A comienzos del siglo XIX la mayor parte de la humanidad todavía vivía en el campo como lo había hecho durante incontables generaciones. En todo el mundo las gentes vivían entonces en pequeños pueblos y aldeas, y o bien trabajaban directamente en la agricultura, o en ocupaciones que constituían servicios para el agricultor. Raramente viajaban, y vivían cerca de su trabajo porque todavía no se habían inventado medios de trasporte rápidos. Los pocos que viajaban lo hacían a pie o en lentos barcos de vela o en parsimoniosos caballos incapaces de hacer más de sesenta millas al día. ¡Piénsalo! Sesenta millas al día. Aquí y allí, en aquellos lentos tiempos, un pueblo creció más que sus vecinos por tener puerto o ser centro gubernativo, pero en todo el mundo las ciudades con más de cien mil habitantes se podían contar con los dedos de las manos. Y eso ocurría a comienzos del siglo xix. A finales de siglo la invención de los ferrocarriles, el telégrafo, los barcos a vapor, la maquinaria agrícola compleja había cambiado todas esas cosas: las había cambiado sin esperanza alguna de retorno. De repente eran posibles las grandes tiendas, los variados placeres, las incontables comodidades de las grandes ciudades, y, tan pronto como aparecieron, entraron en competencia con los domésticos recursos de los centros rurales. La humanidad se vio arrastrada a las ciudades por una atracción irresistible. La demanda de mano de obra cayó con el aumento de la maquinaria, los mercados locales fueron completamente desplazados y hubo un rápido crecimiento de los centros más grandes a expensas del campo abierto.

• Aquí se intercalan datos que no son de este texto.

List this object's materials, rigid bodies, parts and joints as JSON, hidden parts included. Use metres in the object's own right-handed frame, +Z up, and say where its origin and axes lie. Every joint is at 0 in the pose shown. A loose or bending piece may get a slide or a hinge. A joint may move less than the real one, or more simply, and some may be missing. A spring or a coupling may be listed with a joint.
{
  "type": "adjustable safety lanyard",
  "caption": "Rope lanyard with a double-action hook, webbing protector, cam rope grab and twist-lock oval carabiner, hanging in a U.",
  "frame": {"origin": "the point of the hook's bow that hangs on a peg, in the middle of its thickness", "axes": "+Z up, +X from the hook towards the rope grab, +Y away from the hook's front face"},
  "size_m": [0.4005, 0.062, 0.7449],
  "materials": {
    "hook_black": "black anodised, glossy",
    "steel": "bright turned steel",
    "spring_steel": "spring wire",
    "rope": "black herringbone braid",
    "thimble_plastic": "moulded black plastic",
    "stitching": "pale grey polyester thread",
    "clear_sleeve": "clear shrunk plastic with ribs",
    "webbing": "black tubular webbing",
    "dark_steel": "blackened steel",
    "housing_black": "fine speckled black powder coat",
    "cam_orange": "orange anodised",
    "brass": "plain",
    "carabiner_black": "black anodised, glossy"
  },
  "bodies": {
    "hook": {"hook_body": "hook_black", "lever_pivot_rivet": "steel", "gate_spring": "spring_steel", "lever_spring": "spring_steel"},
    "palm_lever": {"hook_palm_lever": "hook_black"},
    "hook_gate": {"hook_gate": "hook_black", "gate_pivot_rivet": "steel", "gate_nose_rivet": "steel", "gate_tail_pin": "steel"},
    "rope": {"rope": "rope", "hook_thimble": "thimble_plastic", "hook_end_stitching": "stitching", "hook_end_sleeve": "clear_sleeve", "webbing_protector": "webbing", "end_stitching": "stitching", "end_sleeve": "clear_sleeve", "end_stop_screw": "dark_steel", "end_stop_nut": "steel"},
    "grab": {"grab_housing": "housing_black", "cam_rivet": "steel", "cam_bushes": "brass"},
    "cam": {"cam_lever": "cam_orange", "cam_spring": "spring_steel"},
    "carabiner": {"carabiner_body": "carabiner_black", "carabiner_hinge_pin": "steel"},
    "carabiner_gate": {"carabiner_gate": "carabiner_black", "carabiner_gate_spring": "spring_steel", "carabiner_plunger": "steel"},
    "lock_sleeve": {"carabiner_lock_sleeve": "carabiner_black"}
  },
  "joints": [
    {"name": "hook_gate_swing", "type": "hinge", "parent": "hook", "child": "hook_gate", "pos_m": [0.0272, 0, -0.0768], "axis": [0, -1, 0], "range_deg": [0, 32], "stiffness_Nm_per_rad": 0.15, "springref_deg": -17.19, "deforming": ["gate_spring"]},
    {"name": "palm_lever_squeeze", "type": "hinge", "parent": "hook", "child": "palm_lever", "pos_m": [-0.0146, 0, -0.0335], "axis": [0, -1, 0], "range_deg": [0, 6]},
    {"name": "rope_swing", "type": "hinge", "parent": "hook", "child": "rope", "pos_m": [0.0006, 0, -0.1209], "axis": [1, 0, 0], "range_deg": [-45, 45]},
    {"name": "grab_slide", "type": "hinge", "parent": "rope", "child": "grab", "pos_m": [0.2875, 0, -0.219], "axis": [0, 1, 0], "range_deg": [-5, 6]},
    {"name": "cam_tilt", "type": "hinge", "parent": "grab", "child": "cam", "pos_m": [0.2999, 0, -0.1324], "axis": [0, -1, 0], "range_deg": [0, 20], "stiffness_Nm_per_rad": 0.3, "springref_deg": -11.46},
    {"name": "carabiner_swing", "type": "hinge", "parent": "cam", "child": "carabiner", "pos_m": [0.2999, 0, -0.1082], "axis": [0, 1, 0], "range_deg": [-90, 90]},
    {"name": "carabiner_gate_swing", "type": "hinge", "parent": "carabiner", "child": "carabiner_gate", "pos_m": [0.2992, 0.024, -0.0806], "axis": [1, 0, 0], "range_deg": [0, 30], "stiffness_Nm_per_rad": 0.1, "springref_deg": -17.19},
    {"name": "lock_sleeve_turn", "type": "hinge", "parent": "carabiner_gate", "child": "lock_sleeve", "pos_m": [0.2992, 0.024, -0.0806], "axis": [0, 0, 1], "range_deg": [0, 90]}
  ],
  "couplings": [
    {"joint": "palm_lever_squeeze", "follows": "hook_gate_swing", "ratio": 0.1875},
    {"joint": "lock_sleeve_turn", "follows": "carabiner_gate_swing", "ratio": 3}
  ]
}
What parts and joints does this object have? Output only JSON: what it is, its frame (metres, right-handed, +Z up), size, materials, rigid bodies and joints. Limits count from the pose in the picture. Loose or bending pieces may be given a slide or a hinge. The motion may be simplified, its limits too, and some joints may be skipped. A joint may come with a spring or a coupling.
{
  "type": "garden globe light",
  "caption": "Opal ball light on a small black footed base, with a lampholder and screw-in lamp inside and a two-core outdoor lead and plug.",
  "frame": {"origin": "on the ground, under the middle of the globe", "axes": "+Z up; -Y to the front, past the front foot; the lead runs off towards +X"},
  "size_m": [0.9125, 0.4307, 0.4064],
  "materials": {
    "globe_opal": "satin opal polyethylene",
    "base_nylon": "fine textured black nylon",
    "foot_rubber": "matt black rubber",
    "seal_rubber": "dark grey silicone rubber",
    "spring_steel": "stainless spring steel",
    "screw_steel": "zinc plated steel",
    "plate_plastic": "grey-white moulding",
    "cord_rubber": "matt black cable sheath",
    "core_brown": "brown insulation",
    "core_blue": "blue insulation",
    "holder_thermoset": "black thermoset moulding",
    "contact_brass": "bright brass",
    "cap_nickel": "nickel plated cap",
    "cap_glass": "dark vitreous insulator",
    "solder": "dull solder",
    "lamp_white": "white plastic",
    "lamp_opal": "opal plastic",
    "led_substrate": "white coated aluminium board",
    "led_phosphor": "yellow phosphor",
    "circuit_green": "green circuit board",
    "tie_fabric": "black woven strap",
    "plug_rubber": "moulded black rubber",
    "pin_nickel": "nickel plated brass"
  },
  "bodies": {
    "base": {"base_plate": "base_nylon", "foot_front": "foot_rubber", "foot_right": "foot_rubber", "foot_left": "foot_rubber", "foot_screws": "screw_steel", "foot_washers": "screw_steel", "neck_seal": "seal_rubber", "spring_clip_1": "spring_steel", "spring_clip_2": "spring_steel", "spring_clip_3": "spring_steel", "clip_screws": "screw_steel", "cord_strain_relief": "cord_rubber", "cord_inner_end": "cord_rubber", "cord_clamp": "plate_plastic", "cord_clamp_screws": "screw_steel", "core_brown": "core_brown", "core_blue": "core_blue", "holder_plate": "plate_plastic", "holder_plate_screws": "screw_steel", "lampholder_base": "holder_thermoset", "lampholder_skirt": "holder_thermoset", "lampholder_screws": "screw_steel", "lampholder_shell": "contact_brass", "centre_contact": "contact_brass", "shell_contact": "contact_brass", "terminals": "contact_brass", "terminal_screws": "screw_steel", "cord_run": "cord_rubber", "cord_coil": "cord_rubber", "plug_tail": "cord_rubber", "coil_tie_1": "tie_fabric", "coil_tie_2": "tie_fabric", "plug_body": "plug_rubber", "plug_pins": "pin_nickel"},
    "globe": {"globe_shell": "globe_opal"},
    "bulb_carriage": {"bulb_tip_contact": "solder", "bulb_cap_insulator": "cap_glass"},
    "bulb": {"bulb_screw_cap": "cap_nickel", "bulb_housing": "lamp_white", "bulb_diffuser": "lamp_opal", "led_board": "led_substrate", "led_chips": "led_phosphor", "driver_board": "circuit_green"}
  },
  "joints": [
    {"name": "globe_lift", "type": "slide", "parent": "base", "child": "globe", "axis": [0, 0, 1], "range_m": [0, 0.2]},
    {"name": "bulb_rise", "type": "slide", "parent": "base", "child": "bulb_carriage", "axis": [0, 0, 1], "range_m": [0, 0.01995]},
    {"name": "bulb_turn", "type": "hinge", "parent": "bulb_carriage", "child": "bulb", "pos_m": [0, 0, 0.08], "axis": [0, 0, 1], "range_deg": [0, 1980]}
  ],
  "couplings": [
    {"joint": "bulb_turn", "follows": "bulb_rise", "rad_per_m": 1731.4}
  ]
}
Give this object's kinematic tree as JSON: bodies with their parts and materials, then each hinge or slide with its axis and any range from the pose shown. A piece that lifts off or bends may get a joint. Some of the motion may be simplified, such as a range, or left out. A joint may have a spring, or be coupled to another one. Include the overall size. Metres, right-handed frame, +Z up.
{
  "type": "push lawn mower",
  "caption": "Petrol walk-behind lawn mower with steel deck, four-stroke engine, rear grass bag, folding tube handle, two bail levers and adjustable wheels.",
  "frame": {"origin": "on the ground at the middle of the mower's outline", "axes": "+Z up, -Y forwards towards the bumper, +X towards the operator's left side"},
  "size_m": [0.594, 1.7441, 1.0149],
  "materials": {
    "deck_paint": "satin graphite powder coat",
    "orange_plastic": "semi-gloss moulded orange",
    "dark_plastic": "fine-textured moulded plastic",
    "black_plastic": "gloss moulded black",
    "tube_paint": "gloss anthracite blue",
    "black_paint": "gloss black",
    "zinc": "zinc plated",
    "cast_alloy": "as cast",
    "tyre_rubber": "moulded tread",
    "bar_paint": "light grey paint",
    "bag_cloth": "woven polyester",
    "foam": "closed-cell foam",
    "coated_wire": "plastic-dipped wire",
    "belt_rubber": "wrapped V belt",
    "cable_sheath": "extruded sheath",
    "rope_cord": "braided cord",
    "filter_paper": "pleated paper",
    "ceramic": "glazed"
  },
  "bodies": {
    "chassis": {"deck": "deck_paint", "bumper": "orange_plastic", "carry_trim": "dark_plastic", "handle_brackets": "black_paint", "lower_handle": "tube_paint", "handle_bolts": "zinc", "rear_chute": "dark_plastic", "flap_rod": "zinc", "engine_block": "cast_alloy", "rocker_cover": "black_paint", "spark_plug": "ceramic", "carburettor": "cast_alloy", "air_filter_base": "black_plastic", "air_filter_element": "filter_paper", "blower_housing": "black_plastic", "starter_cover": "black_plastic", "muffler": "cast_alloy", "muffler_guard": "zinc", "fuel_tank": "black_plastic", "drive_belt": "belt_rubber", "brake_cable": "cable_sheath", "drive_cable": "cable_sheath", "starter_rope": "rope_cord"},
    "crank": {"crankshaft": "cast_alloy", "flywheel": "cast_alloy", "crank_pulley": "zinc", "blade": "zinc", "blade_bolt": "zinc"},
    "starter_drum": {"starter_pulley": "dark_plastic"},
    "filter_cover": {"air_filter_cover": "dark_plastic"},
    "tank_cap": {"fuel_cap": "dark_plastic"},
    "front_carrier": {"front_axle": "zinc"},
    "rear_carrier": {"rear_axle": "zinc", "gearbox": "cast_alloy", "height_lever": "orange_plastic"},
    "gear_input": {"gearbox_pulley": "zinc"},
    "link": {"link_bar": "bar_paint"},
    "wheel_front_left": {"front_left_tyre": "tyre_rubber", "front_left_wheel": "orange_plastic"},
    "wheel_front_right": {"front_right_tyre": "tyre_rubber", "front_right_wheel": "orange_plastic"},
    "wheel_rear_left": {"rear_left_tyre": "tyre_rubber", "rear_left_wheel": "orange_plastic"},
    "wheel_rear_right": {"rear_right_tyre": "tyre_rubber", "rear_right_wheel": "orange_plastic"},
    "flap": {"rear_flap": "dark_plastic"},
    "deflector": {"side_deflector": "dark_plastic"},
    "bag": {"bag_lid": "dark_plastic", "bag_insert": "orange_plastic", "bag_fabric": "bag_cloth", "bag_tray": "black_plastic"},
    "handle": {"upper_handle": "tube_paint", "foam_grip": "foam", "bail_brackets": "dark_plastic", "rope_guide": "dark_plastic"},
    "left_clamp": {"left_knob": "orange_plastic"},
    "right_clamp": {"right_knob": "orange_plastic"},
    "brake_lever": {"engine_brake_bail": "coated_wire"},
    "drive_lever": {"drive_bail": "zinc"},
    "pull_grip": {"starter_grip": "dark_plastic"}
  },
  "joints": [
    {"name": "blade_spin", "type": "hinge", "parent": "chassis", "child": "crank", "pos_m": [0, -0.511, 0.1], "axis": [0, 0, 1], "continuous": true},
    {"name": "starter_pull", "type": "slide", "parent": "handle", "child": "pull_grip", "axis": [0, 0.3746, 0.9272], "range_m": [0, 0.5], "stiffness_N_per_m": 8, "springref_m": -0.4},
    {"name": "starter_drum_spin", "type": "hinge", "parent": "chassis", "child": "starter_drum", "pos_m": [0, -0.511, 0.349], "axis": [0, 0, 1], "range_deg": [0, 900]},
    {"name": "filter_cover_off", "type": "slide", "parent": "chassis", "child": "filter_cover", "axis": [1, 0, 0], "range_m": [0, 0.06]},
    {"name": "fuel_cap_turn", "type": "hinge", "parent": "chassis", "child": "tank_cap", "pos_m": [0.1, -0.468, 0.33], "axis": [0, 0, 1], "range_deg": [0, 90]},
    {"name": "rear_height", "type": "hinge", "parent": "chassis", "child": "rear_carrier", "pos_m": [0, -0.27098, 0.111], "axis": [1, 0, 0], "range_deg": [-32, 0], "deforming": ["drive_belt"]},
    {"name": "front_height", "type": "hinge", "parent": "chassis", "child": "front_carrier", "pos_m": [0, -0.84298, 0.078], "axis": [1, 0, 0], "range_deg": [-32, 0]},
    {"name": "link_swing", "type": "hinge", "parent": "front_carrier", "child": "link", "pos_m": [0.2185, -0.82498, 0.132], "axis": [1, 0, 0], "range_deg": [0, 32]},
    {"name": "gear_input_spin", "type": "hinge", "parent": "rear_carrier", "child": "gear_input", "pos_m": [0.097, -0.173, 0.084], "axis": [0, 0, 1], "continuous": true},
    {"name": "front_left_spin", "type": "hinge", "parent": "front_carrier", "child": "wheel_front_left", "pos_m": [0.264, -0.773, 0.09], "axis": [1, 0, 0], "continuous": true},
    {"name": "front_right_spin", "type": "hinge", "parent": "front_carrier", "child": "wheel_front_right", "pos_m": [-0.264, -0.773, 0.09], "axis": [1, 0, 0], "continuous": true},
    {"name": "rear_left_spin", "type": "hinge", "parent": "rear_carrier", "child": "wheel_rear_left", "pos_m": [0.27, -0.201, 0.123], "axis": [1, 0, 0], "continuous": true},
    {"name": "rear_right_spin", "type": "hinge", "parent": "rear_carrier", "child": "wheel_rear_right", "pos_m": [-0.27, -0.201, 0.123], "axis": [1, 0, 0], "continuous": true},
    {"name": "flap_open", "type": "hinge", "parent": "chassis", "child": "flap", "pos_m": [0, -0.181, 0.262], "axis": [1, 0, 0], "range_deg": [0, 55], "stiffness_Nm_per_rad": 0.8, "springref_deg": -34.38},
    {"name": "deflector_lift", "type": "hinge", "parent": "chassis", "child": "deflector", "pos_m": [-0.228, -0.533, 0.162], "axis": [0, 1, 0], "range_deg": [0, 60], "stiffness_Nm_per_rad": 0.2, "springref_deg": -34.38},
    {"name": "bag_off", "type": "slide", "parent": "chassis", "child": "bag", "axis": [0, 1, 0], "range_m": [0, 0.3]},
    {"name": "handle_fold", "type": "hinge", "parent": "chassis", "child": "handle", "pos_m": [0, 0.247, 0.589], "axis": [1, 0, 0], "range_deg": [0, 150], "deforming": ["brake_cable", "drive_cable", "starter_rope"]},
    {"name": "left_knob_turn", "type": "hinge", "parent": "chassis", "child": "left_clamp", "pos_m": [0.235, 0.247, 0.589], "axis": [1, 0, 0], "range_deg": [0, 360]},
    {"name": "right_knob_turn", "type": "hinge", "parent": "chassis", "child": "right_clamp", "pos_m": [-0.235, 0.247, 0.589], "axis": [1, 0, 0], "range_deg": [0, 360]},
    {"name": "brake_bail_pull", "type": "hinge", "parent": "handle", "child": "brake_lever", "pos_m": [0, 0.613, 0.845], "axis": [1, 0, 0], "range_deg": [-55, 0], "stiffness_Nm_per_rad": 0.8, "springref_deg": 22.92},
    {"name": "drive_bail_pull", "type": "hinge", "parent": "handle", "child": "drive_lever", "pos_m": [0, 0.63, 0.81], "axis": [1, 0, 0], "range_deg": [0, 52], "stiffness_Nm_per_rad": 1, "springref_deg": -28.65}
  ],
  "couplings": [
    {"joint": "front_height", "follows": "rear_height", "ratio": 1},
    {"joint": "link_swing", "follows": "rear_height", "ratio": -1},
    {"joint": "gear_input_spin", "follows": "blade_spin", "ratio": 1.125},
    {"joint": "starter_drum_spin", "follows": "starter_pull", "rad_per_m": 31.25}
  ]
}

El flujo de la población hacia las ciudades fue la preocupación constante de los escritores victorianos. En Gran Bretaña y en Nueva Inglaterra, en India y en China se destacaba lo mismo: por todas partes, unas pocas ciudades hinchadas estaban reemplazando visiblemente al antiguo orden. Unos cuantos se dieron cuenta de que esto era el resultado inevitable de la mejora de los medios de viaje y de trasporte, de que, dados unos medios de tránsito rápidos, esto tenía que suceder… y se diseñaron los planes más pueriles para vencer el misterioso magnetismo de los centros urbanos y mantener a la gente en el campo.